Addressing a small gathering in the run-up to the elections in the Canada, Singh denounced what India was doing to the people of Kashmir. Speaking of communication blockade, Singh said “They shut down cellphones, they shut down telephone services, they block the media.”

“Anywhere in the world, if the cellphones are being blocked, telephones are being shut down and if the media is not allowed to go there, I can assure you there are human rights violations happening,” he added.

Salil Shetty, Secretary-General of Amnesty International, UK

Salil Shetty, Secretary-General of the London-headquartered Amnesty International, is one of the most influential voices on human rights issues. “Today’s politics of demonisation shamelessly peddles a dangerous idea that some people are less human than others,” says Shetty.

Though Amnesty International has stopped working in India since past one month, citing ‘witch-hunt of the human rights organisations by the Indian government’, the organisation had been reporting on the alarming situation of human rights and the government’s role in suppressing freedom of expression in the country since past many years, especially since the Modi government’s regime in 2014.

Amnesty International, under Bengaluru, Karnataka born 59-year-old Shetty’s watch, had criticised the Indian government for using the ‘crude, colonial-era sedition laws to silence its critics’. “Human rights activists and journalists (in India) faced intimidation and attacks from both state and non-state actors.,” the UK-based NGO said in its annual human rights report in 2017-2019.

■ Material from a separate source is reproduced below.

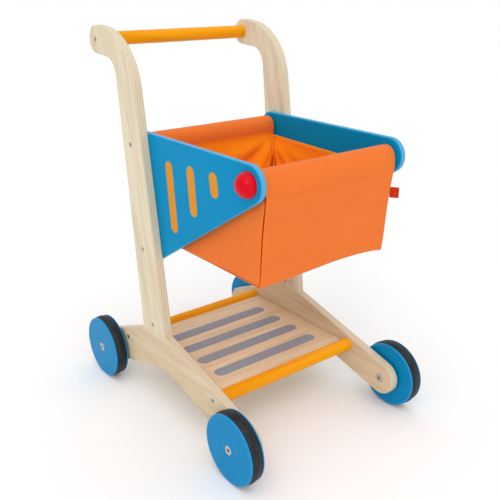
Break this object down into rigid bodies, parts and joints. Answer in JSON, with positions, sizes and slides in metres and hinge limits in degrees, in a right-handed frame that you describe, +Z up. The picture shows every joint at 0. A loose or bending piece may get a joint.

The report mentioned a crackdown on civil society organisations with the Foreign Contribution (Regulation) Act or FCRA being repeatedly invoked to harass organisations that receive foreign funding.

“Caste-based violence and vigilante cow protection groups harassing and attacking people in states including Gujarat, Haryana, Madhya Pradesh and Karnataka in the name of upholding laws prohibiting the killing of cows were also highlighted as areas of concern,” it said.